Project Member Reported by primiano@chromium.org, Jun 29 2016

Issue description

Looks like something is missing from TraceStackFramePointers. Not sure if this is libx11 missing frame pointers or what. Would be nice to figure out. 

Copying from internal thread with tasak@
------
I've finished investigating why dropped.
This is a bug of base::debug::TraceStackFramePointers. in base/debug/stack_trace.cc.

I replaced the function with backtrace() defined in execinfo.h and ran chrome with --enable-heap-profiling=native (... it's too slow...)

So I saw:
[Thead: CrBrowserMain]
  _start
    __libc_start_main
     ChromeMain
      ...
       StartupBrowserCreatorImpl::Launch
        ...
         StartupBrowserCreatorImpl::ProcessSpecifiedURLs
          StartupBrowserCreatorImpl::OpenTabsInBrowser
           content::Navigate
            content::WebContents::Create
             content::WebContentsImpl::CreateWithOpener
              views::Widget::Init
               views::DesktopNativeWidgetAura::InitNativeWidget
                ....
                 ui:SkBitmapToXcusorImageCreate
                  XCursorImageCreate

The XCursorImageCreate was reported as "unknown". The information about who invoked was dropped. However, now we have entire stacktraces from _start to XCursorImageCreate.
-----

 

Comment 1 by dskiba@chromium.org, Jun 29 2016

Yeah, this is expected. Libraries on Linux don't have frame pointers, so TraceStackFramePointers() can't unwind into them. This is a tradeoff - as tasak@ discovered backtrace() is too slow.

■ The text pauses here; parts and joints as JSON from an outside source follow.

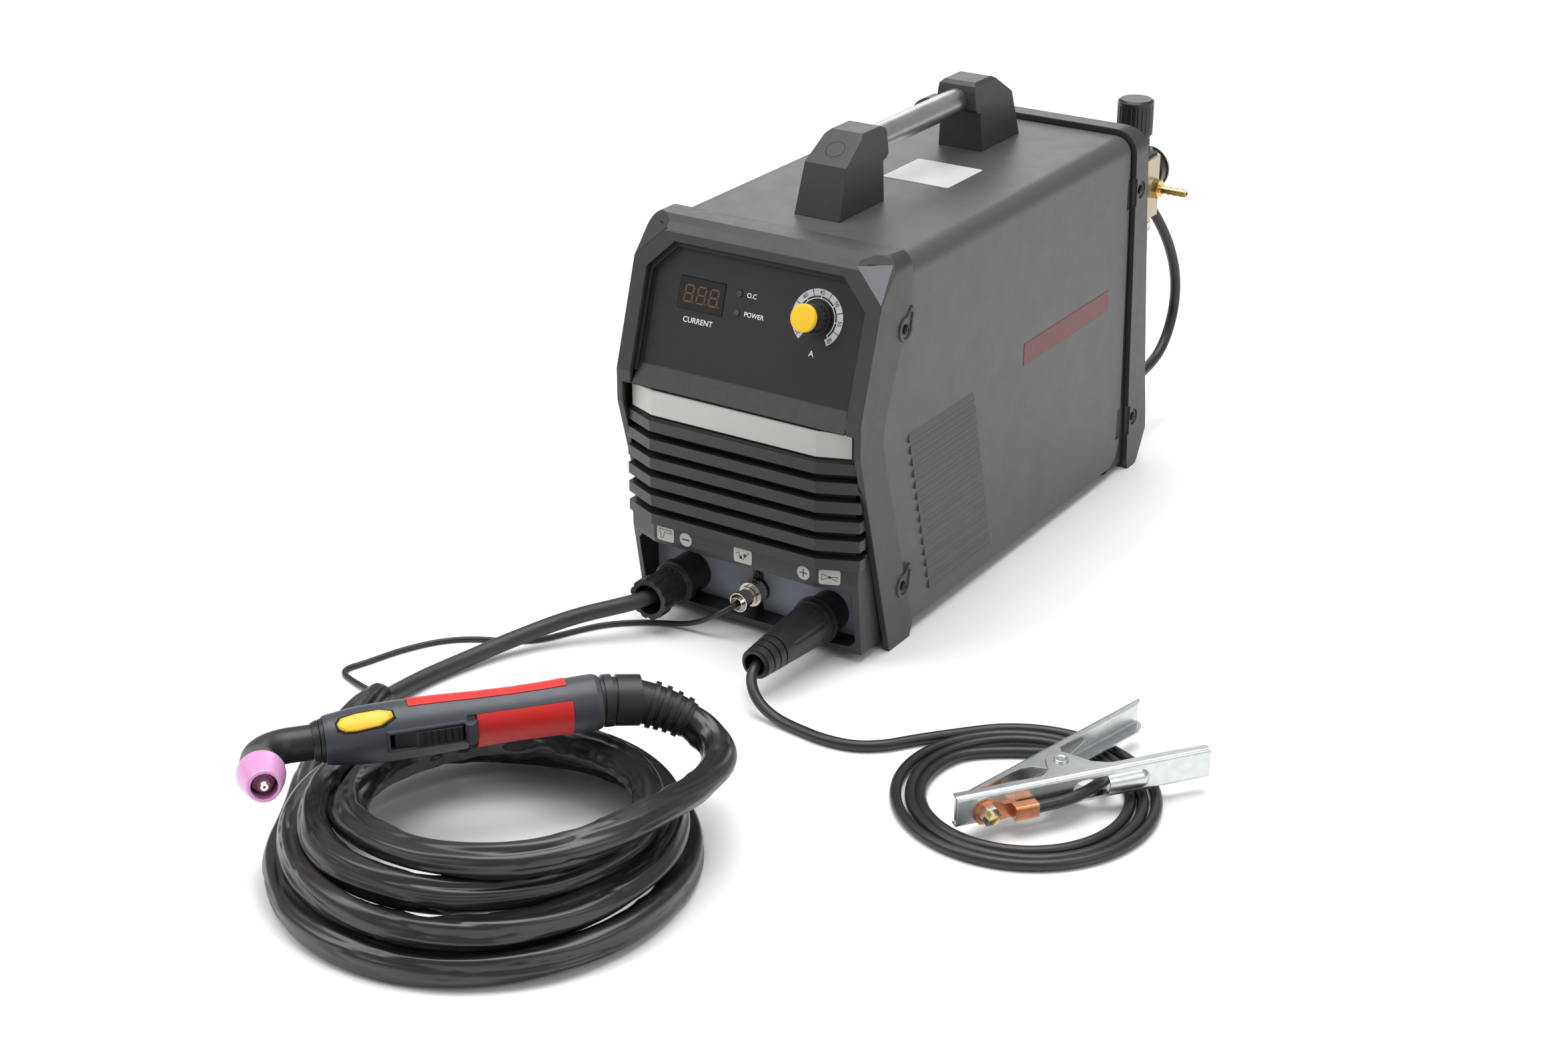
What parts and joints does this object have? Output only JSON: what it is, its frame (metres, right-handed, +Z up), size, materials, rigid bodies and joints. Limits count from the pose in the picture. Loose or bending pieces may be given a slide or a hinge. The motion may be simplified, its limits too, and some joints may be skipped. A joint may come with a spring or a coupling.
{
  "type": "plasma cutter",
  "caption": "Inverter plasma cutter with a carrying handle, torch on a sleeved lead, earth lead with a spring clamp, and a rear air filter regulator.",
  "frame": {"origin": "on the floor under the middle of the case, between the front and rear bezels", "axes": "+X to the right side of the case seen from the front, -Y out of the front, +Z up"},
  "size_m": [0.6462, 1.1866, 0.3825],
  "materials": {
    "bezel_plastic": "fine texture, satin",
    "grille_plastic": "fine texture",
    "plate_plastic": "satin",
    "panel_plastic": "matte",
    "silver_trim": "pearl silver",
    "window": "gloss",
    "lens": "gloss",
    "board": "solder mask",
    "black_plastic": "satin",
    "cover_paint": "powder coat",
    "black_paint": "powder coat",
    "zinc_steel": "zinc plated",
    "tube_steel": "satin",
    "brass": "machined",
    "nickel": "nickel plated",
    "black_rubber": "matte",
    "champagne": "painted die casting",
    "clear_bowl": "clear",
    "heat_alu": "extruded",
    "core": "varnished",
    "torch_plastic": "satin",
    "red_rubber": "soft touch",
    "pink_ceramic": "smooth",
    "sleeve": "creased leatherette",
    "copper": "bare copper",
    "yellow_zinc": "yellow zinc plated"
  },
  "bodies": {
    "unit": {"front_bezel": "bezel_plastic", "front_grille": "grille_plastic", "connector_plate": "plate_plastic", "trim_strip": "silver_trim", "control_panel": "panel_plastic", "display_window": "window", "indicator_lenses": "lens", "control_board": "board", "case_cover": "cover_paint", "base_plate": "black_paint", "rear_panel": "black_paint", "rear_bezel": "bezel_plastic", "case_screws": "zinc_steel", "handle_blocks": "bezel_plastic", "handle_tube": "tube_steel", "lead_sockets": "black_plastic", "trigger_socket": "nickel", "torch_plug": "black_plastic", "torch_plug_gland": "brass", "trigger_plug": "nickel", "earth_plug": "black_rubber", "power_switch_body": "black_plastic", "mains_gland": "black_plastic", "fan_frame": "black_plastic", "solenoid_valve": "brass", "air_hose_fittings": "brass", "regulator_body": "champagne", "regulator_bonnet": "black_plastic", "regulator_bracket": "black_paint", "regulator_bowl": "clear_bowl", "pressure_gauge": "black_paint", "air_inlet_barb": "brass", "air_hose": "black_rubber", "power_board": "board", "heatsinks": "heat_alu", "transformer": "core", "torch_handle": "torch_plastic", "torch_grips": "red_rubber", "torch_head": "black_rubber", "torch_shield_cup": "pink_ceramic", "torch_nozzle": "nickel", "torch_bend_relief": "black_rubber", "torch_hose": "black_rubber", "torch_lead": "sleeve", "torch_lead_coil": "sleeve", "trigger_cable": "black_rubber", "earth_cable": "black_rubber", "earth_cable_coil": "black_rubber", "clamp_lower_arm": "zinc_steel", "clamp_lower_shoe": "copper", "clamp_lug": "copper", "clamp_bolt": "yellow_zinc"},
    "current_knob": {"current_knob": "black_plastic"},
    "regulator_knob": {"regulator_knob": "black_plastic"},
    "power_rocker": {"power_rocker": "black_plastic"},
    "fan_rotor": {"fan_rotor": "black_plastic"},
    "torch_trigger": {"torch_trigger": "black_plastic"},
    "clamp_upper": {"clamp_upper_arm": "zinc_steel", "clamp_upper_shoe": "copper", "clamp_spring": "zinc_steel"}
  },
  "joints": [
    {"name": "current_knob_turn", "type": "hinge", "parent": "unit", "child": "current_knob", "pos_m": [0.055, -0.23482, 0.2795], "axis": [0, -0.9522, 0.3056], "range_deg": [-270, 0]},
    {"name": "regulator_knob_turn", "type": "hinge", "parent": "unit", "child": "regulator_knob", "pos_m": [0.077, 0.277, 0.315], "axis": [0, 0, 1], "range_deg": [-1080, 0]},
    {"name": "power_rocker_tip", "type": "hinge", "parent": "unit", "child": "power_rocker", "pos_m": [-0.08, 0.2205, 0.061], "axis": [1, 0, 0], "range_deg": [0, 24]},
    {"name": "fan_rotor_spin", "type": "hinge", "parent": "unit", "child": "fan_rotor", "pos_m": [-0.04, 0.209, 0.19], "axis": [0, 1, 0], "continuous": true},
    {"name": "torch_trigger_press", "type": "hinge", "parent": "unit", "child": "torch_trigger", "pos_m": [-0.0243, -0.63785, 0.08581], "axis": [-0.1057, 0.0906, 0.9903], "range_deg": [0, 5], "stiffness_Nm_per_rad": 0.2, "springref_deg": -20.05},
    {"name": "clamp_open", "type": "hinge", "parent": "unit", "child": "clamp_upper", "pos_m": [0.33292, -0.34141, 0.0233], "axis": [0, 0, -1], "range_deg": [0, 18], "stiffness_Nm_per_rad": 1.2, "springref_deg": -34.38}
  ]
}
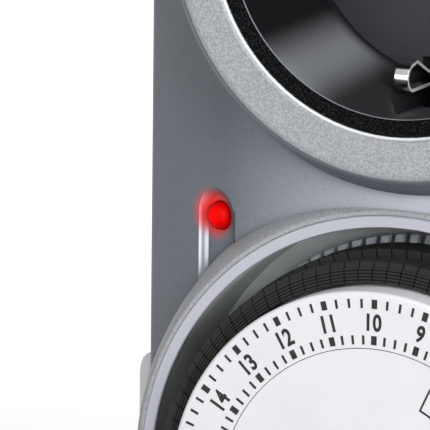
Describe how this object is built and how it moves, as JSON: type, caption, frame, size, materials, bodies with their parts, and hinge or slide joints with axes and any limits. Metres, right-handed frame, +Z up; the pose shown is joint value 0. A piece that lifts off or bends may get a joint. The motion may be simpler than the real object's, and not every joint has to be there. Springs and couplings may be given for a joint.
{
  "type": "plug in timer switch",
  "caption": "Plug-in socket timer with a silver housing, a round earthed socket, a motor-driven 24-hour dial of push-down segments, an indicator lamp and a side override slider",
  "frame": {"origin": "middle of the plug's end face, on the plug's axis", "axes": "+Y from the front towards the wall, along the plug pins; +Z up, along the housing's length; +X right as seen from the front"},
  "size_m": [0.075, 0.081, 0.1355],
  "materials": {
    "silver_shell": "satin silver lacquer with fine metallic grain",
    "bezel_silver": "smooth satin silver",
    "black_gloss": "moulded, gloss wall and fine textured rim",
    "natural_plastic": "plain moulded",
    "spring_steel": "bright",
    "brass_contact": "pressed",
    "tinned_strip": "bright plated",
    "plated_pin": "nickel plated",
    "zinc_plate": "zinc plated",
    "light_grey_plastic": "moulded",
    "segment_black": "moulded, fine grain",
    "dial_white": "satin, printed in black",
    "switch_black": "moulded",
    "switch_red": "moulded",
    "slider_grey": "moulded",
    "lens_red": "clear tinted",
    "lamp_red": "clear tinted",
    "board_green": "coated board"
  },
  "bodies": {
    "housing": {"front_housing": "silver_shell", "rear_housing": "silver_shell", "bezel_ring": "bezel_silver", "socket_insert": "black_gloss", "shutter_spring": "spring_steel", "contact_carrier": "natural_plastic", "live_contact": "brass_contact", "neutral_contact": "brass_contact", "earth_bracket": "brass_contact", "earth_clip_upper": "tinned_strip", "earth_clip_lower": "tinned_strip", "live_pin": "plated_pin", "neutral_pin": "plated_pin", "live_feed_strip": "brass_contact", "live_return_strip": "brass_contact", "mechanism_plate": "zinc_plate", "dial_axle": "spring_steel", "axle_clip": "spring_steel", "idler_pin": "spring_steel", "motor_can": "zinc_plate", "microswitch_case": "switch_black", "lever_pin": "spring_steel", "indicator_lens": "lens_red", "indicator_lamp": "lamp_red", "lamp_board": "board_green", "housing_screws": "spring_steel", "mechanism_screws": "spring_steel"},
    "dial": {"dial_drum": "light_grey_plastic", "segment_ring": "segment_black", "dial_disc": "dial_white"},
    "idler": {"idler_gear": "natural_plastic"},
    "motor_output": {"motor_pinion": "spring_steel"},
    "lever": {"trip_lever": "natural_plastic"},
    "button": {"microswitch_button": "switch_red"},
    "override": {"override_slider": "slider_grey"},
    "shutter_plate": {"shutter": "natural_plastic"},
    "hour_00": {"segments_hour_00": "segment_black"},
    "hour_01": {"segments_hour_01": "segment_black"},
    "hour_02": {"segments_hour_02": "segment_black"},
    "hour_03": {"segments_hour_03": "segment_black"},
    "hour_04": {"segments_hour_04": "segment_black"},
    "hour_05": {"segments_hour_05": "segment_black"},
    "hour_06": {"segments_hour_06": "segment_black"},
    "hour_07": {"segments_hour_07": "segment_black"},
    "hour_08": {"segments_hour_08": "segment_black"},
    "hour_09": {"segments_hour_09": "segment_black"},
    "hour_10": {"segments_hour_10": "segment_black"},
    "hour_11": {"segments_hour_11": "segment_black"},
    "hour_12": {"segments_hour_12": "segment_black"},
    "hour_13": {"segments_hour_13": "segment_black"},
    "hour_14": {"segments_hour_14": "segment_black"},
    "hour_15": {"segments_hour_15": "segment_black"},
    "hour_16": {"segments_hour_16": "segment_black"},
    "hour_17": {"segments_hour_17": "segment_black"},
    "hour_18": {"segments_hour_18": "segment_black"},
    "hour_19": {"segments_hour_19": "segment_black"},
    "hour_20": {"segments_hour_20": "segment_black"},
    "hour_21": {"segments_hour_21": "segment_black"},
    "hour_22": {"segments_hour_22": "segment_black"},
    "hour_23": {"segments_hour_23": "segment_black"}
  },
  "joints": [
    {"name": "dial_turn", "type": "hinge", "parent": "housing", "child": "dial", "pos_m": [0, -0.05, -0.062], "axis": [0, 1, 0], "continuous": true},
    {"name": "idler_turn", "type": "hinge", "parent": "housing", "child": "idler", "pos_m": [0.01202, -0.04, -0.04998], "axis": [0, 1, 0], "continuous": true},
    {"name": "motor_turn", "type": "hinge", "parent": "housing", "child": "motor_output", "pos_m": [0.01202, -0.037, -0.06448], "axis": [0, 1, 0], "continuous": true},
    {"name": "lever_tilt", "type": "hinge", "parent": "housing", "child": "lever", "pos_m": [-0.02546, -0.0406, -0.07603], "axis": [-1, 0, 0], "range_deg": [0, 12]},
    {"name": "button_press", "type": "slide", "parent": "housing", "child": "button", "axis": [0, 1, 0], "range_m": [0, 0.0015]},
    {"name": "override_slide", "type": "slide", "parent": "housing", "child": "override", "axis": [0, 0, -1], "range_m": [0, 0.004]},
    {"name": "shutter_turn", "type": "hinge", "parent": "housing", "child": "shutter_plate", "pos_m": [0, -0.038, 0], "axis": [0, 1, 0], "range_deg": [0, 45], "stiffness_Nm_per_rad": 0.002},
    {"name": "segments_00_slide", "type": "slide", "parent": "dial", "child": "hour_00", "axis": [0, 1, 0], "range_m": [0, 0.0025]},
    {"name": "segments_01_slide", "type": "slide", "parent": "dial", "child": "hour_01", "axis": [0, 1, 0], "range_m": [0, 0.0025]},
    {"name": "segments_02_slide", "type": "slide", "parent": "dial", "child": "hour_02", "axis": [0, 1, 0], "range_m": [0, 0.0025]},
    {"name": "segments_03_slide", "type": "slide", "parent": "dial", "child": "hour_03", "axis": [0, 1, 0], "range_m": [0, 0.0025]},
    {"name": "segments_04_slide", "type": "slide", "parent": "dial", "child": "hour_04", "axis": [0, 1, 0], "range_m": [0, 0.0025]},
    {"name": "segments_05_slide", "type": "slide", "parent": "dial", "child": "hour_05", "axis": [0, 1, 0], "range_m": [0, 0.0025]},
    {"name": "segments_06_slide", "type": "slide", "parent": "dial", "child": "hour_06", "axis": [0, 1, 0], "range_m": [0, 0.0025]},
    {"name": "segments_07_slide", "type": "slide", "parent": "dial", "child": "hour_07", "axis": [0, 1, 0], "range_m": [0, 0.0025]},
    {"name": "segments_08_slide", "type": "slide", "parent": "dial", "child": "hour_08", "axis": [0, 1, 0], "range_m": [0, 0.0025]},
    {"name": "segments_09_slide", "type": "slide", "parent": "dial", "child": "hour_09", "axis": [0, 1, 0], "range_m": [0, 0.0025]},
    {"name": "segments_10_slide", "type": "slide", "parent": "dial", "child": "hour_10", "axis": [0, 1, 0], "range_m": [0, 0.0025]},
    {"name": "segments_11_slide", "type": "slide", "parent": "dial", "child": "hour_11", "axis": [0, 1, 0], "range_m": [0, 0.0025]},
    {"name": "segments_12_slide", "type": "slide", "parent": "dial", "child": "hour_12", "axis": [0, 1, 0], "range_m": [0, 0.0025]},
    {"name": "segments_13_slide", "type": "slide", "parent": "dial", "child": "hour_13", "axis": [0, 1, 0], "range_m": [0, 0.0025]},
    {"name": "segments_14_slide", "type": "slide", "parent": "dial", "child": "hour_14", "axis": [0, 1, 0], "range_m": [0, 0.0025]},
    {"name": "segments_15_slide", "type": "slide", "parent": "dial", "child": "hour_15", "axis": [0, 1, 0], "range_m": [0, 0.0025]},
    {"name": "segments_16_slide", "type": "slide", "parent": "dial", "child": "hour_16", "axis": [0, 1, 0], "range_m": [0, 0.0025]},
    {"name": "segments_17_slide", "type": "slide", "parent": "dial", "child": "hour_17", "axis": [0, 1, 0], "range_m": [0, 0.0025]},
    {"name": "segments_18_slide", "type": "slide", "parent": "dial", "child": "hour_18", "axis": [0, 1, 0], "range_m": [0, 0.0025]},
    {"name": "segments_19_slide", "type": "slide", "parent": "dial", "child": "hour_19", "axis": [0, 1, 0], "range_m": [0, 0.0025]},
    {"name": "segments_20_slide", "type": "slide", "parent": "dial", "child": "hour_20", "axis": [0, 1, 0], "range_m": [0, 0.0025]},
    {"name": "segments_21_slide", "type": "slide", "parent": "dial", "child": "hour_21", "axis": [0, 1, 0], "range_m": [0, 0.0025]},
    {"name": "segments_22_slide", "type": "slide", "parent": "dial", "child": "hour_22", "axis": [0, 1, 0], "range_m": [0, 0.0025]},
    {"name": "segments_23_slide", "type": "slide", "parent": "dial", "child": "hour_23", "axis": [0, 1, 0], "range_m": [0, 0.0025]}
  ],
  "couplings": [
    {"joint": "idler_turn", "follows": "dial_turn", "ratio": -4.6667},
    {"joint": "motor_turn", "follows": "dial_turn", "ratio": 22.4},
    {"joint": "lever_tilt", "follows": "segments_16_slide", "rad_per_m": 75.76},
    {"joint": "button_press", "follows": "segments_16_slide", "ratio": 0.5}
  ]
}
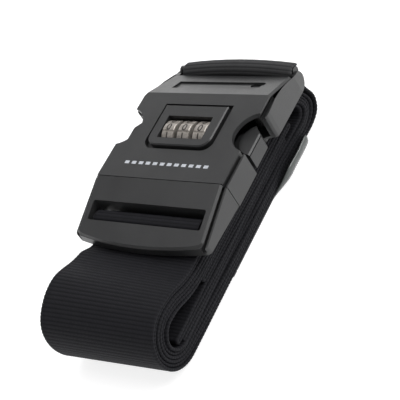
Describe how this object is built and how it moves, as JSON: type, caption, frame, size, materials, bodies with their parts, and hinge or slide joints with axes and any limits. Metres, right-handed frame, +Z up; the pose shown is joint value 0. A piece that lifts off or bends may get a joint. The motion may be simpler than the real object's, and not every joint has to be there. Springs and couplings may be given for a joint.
{
  "type": "luggage strap",
  "caption": "Black webbing luggage strap folded flat, with a side-squeeze buckle, a three-dial combination lock and a clear name pocket.",
  "frame": {"origin": "bottom centre of the folded bundle's bounding box", "axes": "+X across the webbing, +Y from the front fold to the fold under the lock's end bar, +Z up, out of the dials"},
  "size_m": [0.063, 0.1336, 0.0386],
  "materials": {
    "buckle_plastic": "fine satin texture",
    "bezel_plastic": "satin",
    "dial_enamel": "satin, dark digits",
    "lock_parts": "plain",
    "steel": "plain",
    "webbing": "cross-ribbed polyester weave",
    "seam_tape": "plain weave",
    "clear_film": "clear vinyl",
    "backing_film": "black vinyl",
    "card": "uncoated paper card"
  },
  "bodies": {
    "tongue_half": {"tongue_frame": "buckle_plastic", "webbing_main_run": "webbing", "webbing_tail_coil": "webbing", "pocket_window": "clear_film", "name_card": "card", "pocket_backing": "backing_film", "pocket_seams": "seam_tape"},
    "right_prong": {"right_prong": "buckle_plastic"},
    "left_prong": {"left_prong": "buckle_plastic"},
    "lock_housing": {"top_cover": "buckle_plastic", "bottom_cover": "buckle_plastic", "dial_bezel": "bezel_plastic", "dial_axle": "steel", "cover_screws": "steel", "locking_springs": "steel", "detent_spring": "steel", "reset_spring": "steel", "webbing_anchor_loop": "webbing"},
    "locking_plate": {"locking_plate": "lock_parts"},
    "dial_1": {"dial_wheel_1": "dial_enamel", "code_sleeve_1": "lock_parts"},
    "dial_2": {"dial_wheel_2": "dial_enamel", "code_sleeve_2": "lock_parts"},
    "dial_3": {"dial_wheel_3": "dial_enamel", "code_sleeve_3": "lock_parts"},
    "reset_button": {"reset_button": "lock_parts"}
  },
  "joints": [
    {"name": "unbuckle", "type": "slide", "parent": "tongue_half", "child": "lock_housing", "axis": [0, 1, 0], "range_m": [0, 0.036]},
    {"name": "right_squeeze", "type": "hinge", "parent": "tongue_half", "child": "right_prong", "pos_m": [0.0224, -0.00133, 0.0285], "axis": [0, 0, 1], "range_deg": [0, 6.4], "stiffness_Nm_per_rad": 1, "deforming": ["right_prong"]},
    {"name": "left_squeeze", "type": "hinge", "parent": "tongue_half", "child": "left_prong", "pos_m": [-0.0224, -0.00133, 0.0285], "axis": [0, 0, 1], "range_deg": [-6.4, 0], "stiffness_Nm_per_rad": 1, "deforming": ["left_prong"]},
    {"name": "plate_travel", "type": "slide", "parent": "lock_housing", "child": "locking_plate", "axis": [0, 1, 0], "range_m": [0, 0.00135], "deforming": ["locking_springs"]},
    {"name": "dial_turn_1", "type": "hinge", "parent": "lock_housing", "child": "dial_1", "pos_m": [-0.0075, 0.02318, 0.0319], "axis": [1, 0, 0], "continuous": true},
    {"name": "dial_turn_2", "type": "hinge", "parent": "lock_housing", "child": "dial_2", "pos_m": [0, 0.02318, 0.0319], "axis": [1, 0, 0], "continuous": true},
    {"name": "dial_turn_3", "type": "hinge", "parent": "lock_housing", "child": "dial_3", "pos_m": [0.0075, 0.02318, 0.0319], "axis": [1, 0, 0], "continuous": true},
    {"name": "reset_press", "type": "slide", "parent": "lock_housing", "child": "reset_button", "axis": [0, -0.4012, -0.916], "range_m": [0, 0.0015], "stiffness_N_per_m": 200, "deforming": ["reset_spring"]}
  ],
  "couplings": [
    {"joint": "left_squeeze", "follows": "right_squeeze", "ratio": -1},
    {"joint": "plate_travel", "follows": "right_squeeze", "m_per_rad": 0.012085}
  ]
}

I guess we can try scanning the stack to find first valid frame (which will be in Chrome's code) and unwind from there. That would get us something like this:

[Thead: CrBrowserMain]
  _start
    __libc_start_main
     ChromeMain
      ...
       StartupBrowserCreatorImpl::Launch
        ...
         StartupBrowserCreatorImpl::ProcessSpecifiedURLs
          StartupBrowserCreatorImpl::OpenTabsInBrowser
           content::Navigate
            content::WebContents::Create
             content::WebContentsImpl::CreateWithOpener
              views::Widget::Init
               views::DesktopNativeWidgetAura::InitNativeWidget
                ....
                 ui:SkBitmapToXcusorImageCreate
                  <libx11.so>
                   XLastFunctionFromTheLibrary
                    malloc
                     ShimXXX
                      InsertAllocation

I.e. we would skip all frames inside libx11, except for the last one (which called malloc).

Cc: primiano@chromium.org
I'd say that it's rather important to fix this bug to explain the 30% of "unknown" objects in the native-stack profiler.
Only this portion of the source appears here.